Anyway, back to the journey to Guanajuato. It takes about an hour and a quarter across the gentle rolling hills of the Sierra Guanajuato scattered with cactus and I think (from the tree book we bought at the Jardin Botanico), Huizache chino and Mesquite and other unidentifiable (to us) shrubs & trees that grow in semi-arid conditions.
Guanajuato is a prestigious university town, and it was buzzing with young life doing young things: hanging out, chatting, smoking, laughing, shouting, making rude gestures,couples into each other on plaza benches and others sitting in the shade of food stalls, eating gorditos and enchilladas. We sat down with them and muscled in, eating from a stall for the first time since arriving. There must be a knack to eating hot filled tortillas. We managed to get chilly and tomato sauce all over ourselves. But that was the only consequence.
The city is shoe horned into a narrow ravine and a rainbow of square houses totter up the side of the hills. For centuries it was the wealthiest city in Mexico, its mines pouring out silver and gold. It's a UNESCO World Heritage Zone and there are no traffic lights or neon signs. It's laced with tunnels taking traffic in and out of the city. It is bursting with history. Our friend and local hero, 'El Pipilo' (Turkey Cock) is waving a light from the top of the city. Using a huge stone slab on his back for protection he blew up the door to the granary, helping the fight for independence, but dying himself in the process. Walking from shady plaza to plaza, up and down narrow streets, catching views of large colonial churches, peering up at wrought iron balconies, into small shops selling silver jewellery, the sun shining, a buzz of intellectual life- it felt like being in Nice- without the seaside.

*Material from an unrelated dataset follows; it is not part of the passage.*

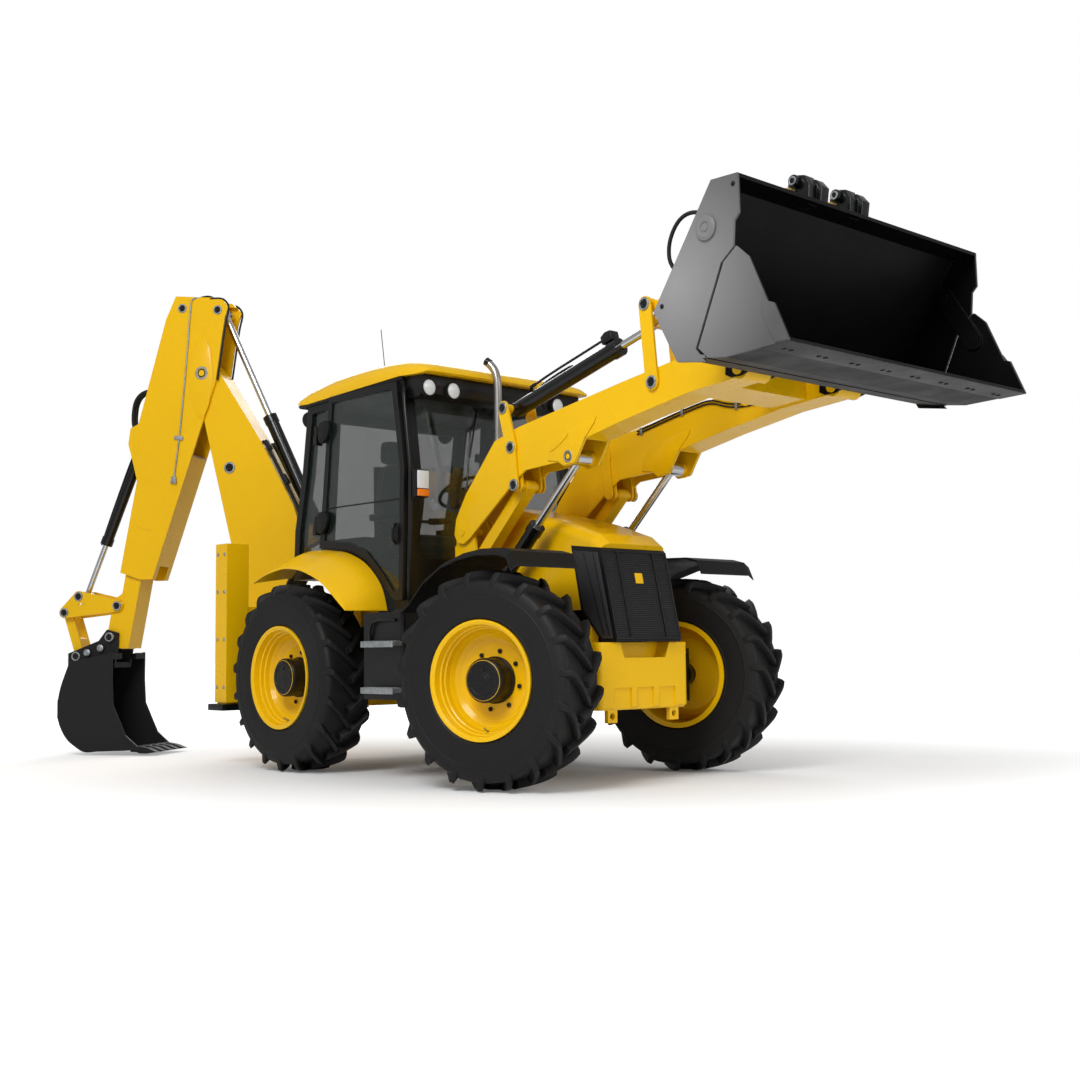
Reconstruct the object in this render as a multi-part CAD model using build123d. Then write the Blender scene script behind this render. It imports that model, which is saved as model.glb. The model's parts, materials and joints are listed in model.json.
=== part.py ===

 It is also the birth place of Diego Rivera and his house is a museum with a gallery of his paintings. Thirty odd years ago, in Battersea, I was involved in an action group trying to save a mural painted by local artist, Brian Barnes in the tradition of Rivera; a record of local life and aspirations, including the Wandsworth bus depo, where my father was an inspector. It was highly political in its local and national content. The local people loved it. The Morganite company, that owned the wall, hated it and wanted to demolish it so that they could sell the land for housing. Not for local people but for the gentry moving in from across the Thames. We even went to the High Court to save it but sadly the interests of big business won the day.
When I came to Wales, Rhys and I became involved in painting murals with local children. Diego Rivera has always been a hero of ours. His paintings are a great disappointment. They seem to imitate well known artists of his day, such as Braque and Matisse. They only start to become interesting, original and accomplished when the content is political and then you start to see his commitment, his energy and strength as a painter. If you're travelling this way I think you could pass over this museum. But, we can't wait to see his murals in Mexico City!.